MDOT’s blanket statement said: “The Mississippi Department of Transportation requires that all contractors and subcontractors shall observe and comply with all applicable federal, state, and local laws in the hiring of employees.”
However, following a five-month investigation in March, the U.S. Immigration and Customs Enforcement arrested 77 illegal immigrants, many of whom were working on the Biloxi-Ocean Springs bridge for Tarrassco Steel, a Greenville-based company owned by Jose Gonzalez and contracted on the MDOT project.
Southern District Commissioner Wayne Brown, who oversees the state’s lower 27 counties, stuck to MDOT’s blanket statement, but hardly disagreed with Hall’s assertion that the agency does little to verify employment eligibility of contract workers.
“I would not disagree with (Hall’s) statement, I just don’t know,” Brown said. “Immigration is a huge debate right now, and I don’t like the fact that people enter this country illegally, but I do like that some people are coming here to work, and work hard, with legal work visas.”
Dozens of U.S. communities depend heavily on an undocumented work force, but at the same time some people in those communities detest the presence of illegal immigrants.
With two main transit connectors washed away by Hurricane Katrina, south Mississippians have longed for new bridges over Biloxi Bay and the Bay of St. Louis. Many locals don’t care who works on the bridges as long as the structures are completed on time and are safe to drive on.
According to a written release from ICE on the March roundup, the probe was a Critical Infrastructure Protection investigation, which “are generally predicated on the threat to national security posed by unauthorized workers employed in critical infrastructure-related facilities.”
To cross the border legally, immigrants must sometimes pay expensive fees and pass through a gauntlet of paperwork and interviews, with no real guarantee of getting a work visa. To cross illegally, they often live in constant fear of raids that would land them in jail and bankrupt their families.
Once across the border, most of the jobs waiting for them are in the construction industry, which has led the nation for years in the number of workplace fatalities. More than 1,180 workers died in 2005, according to the Bureau of Labor Statistics, but a well-paying U.S. job seems worth it to many poor men in Mexico.

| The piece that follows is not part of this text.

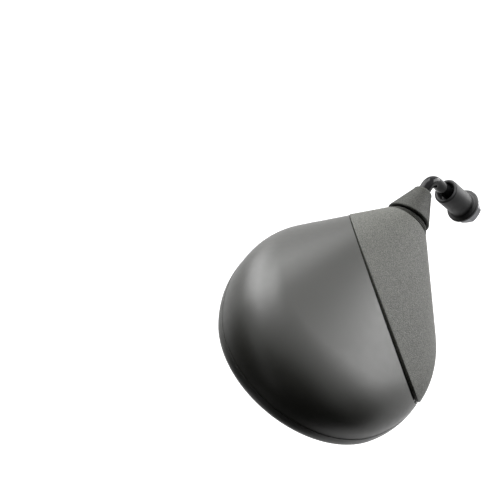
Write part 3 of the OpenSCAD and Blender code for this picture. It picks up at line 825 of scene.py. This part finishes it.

Delfino Beltran, a 40-year-old bridge builder, was killed last month when a steel rebar support column failed during construction of the Bay St. Louis bridge. Beltran’s body was sent back to family in Mexico. On the coast, three of the last six workplace deaths since 2006 were Mexican men, according to Sun Herald archives and the Harrison County coroner’s office.
Miguel Hidalgo-Soberano, 48, of Cardenas Tabasco, Mexico, drowned inside an overturned Grand Casino barge in March. Six weeks later, Eleazar Casiano, 20, died when a trench collapsed on Klein Road in Gulfport. His body was sent home to family in Acapulco.
Beltran was working for Granite Archer Western, the joint-venture company awarded the $266.8 million bridge-construction contract by MDOT. It’s unknown whether Beltran was here illegally.
Dan Galvin, a spokesman for Granite Archer Western in Watsonville, Calif., said the company made it clear in its “help wanted” ads that employment eligibility would be checked.
“We were really hurting for a work force and we cast a wide net, advertising in newspapers throughout the United States,” Galvin said. “We specified in those ads that you had to be legal to work in the U.S. and we would check your documents, and we did so.”
Vicki Cintra, an outreach worker for the Mississippi Immigrant Rights Alliance, said Granite Archer Western was at least one company on the Bay bridge that aimed to follow federal immigration laws.
“The company was scrutinizing paperwork quite a bit to the point that they were using a database that was actually kicking back somebody that was legally present,” Cintra said. “I know that particular company was doing its best to hire (documented workers).”
The company has hired several subcontractors, which have likely hired their own subcontractors that may have hired other subcontractors, and as for who is responsible for verifying the status of everyone wearing a hardhat and working on the bridge, Galvin said, “I’m not sure how we handled the subs or who checked their eligibility.”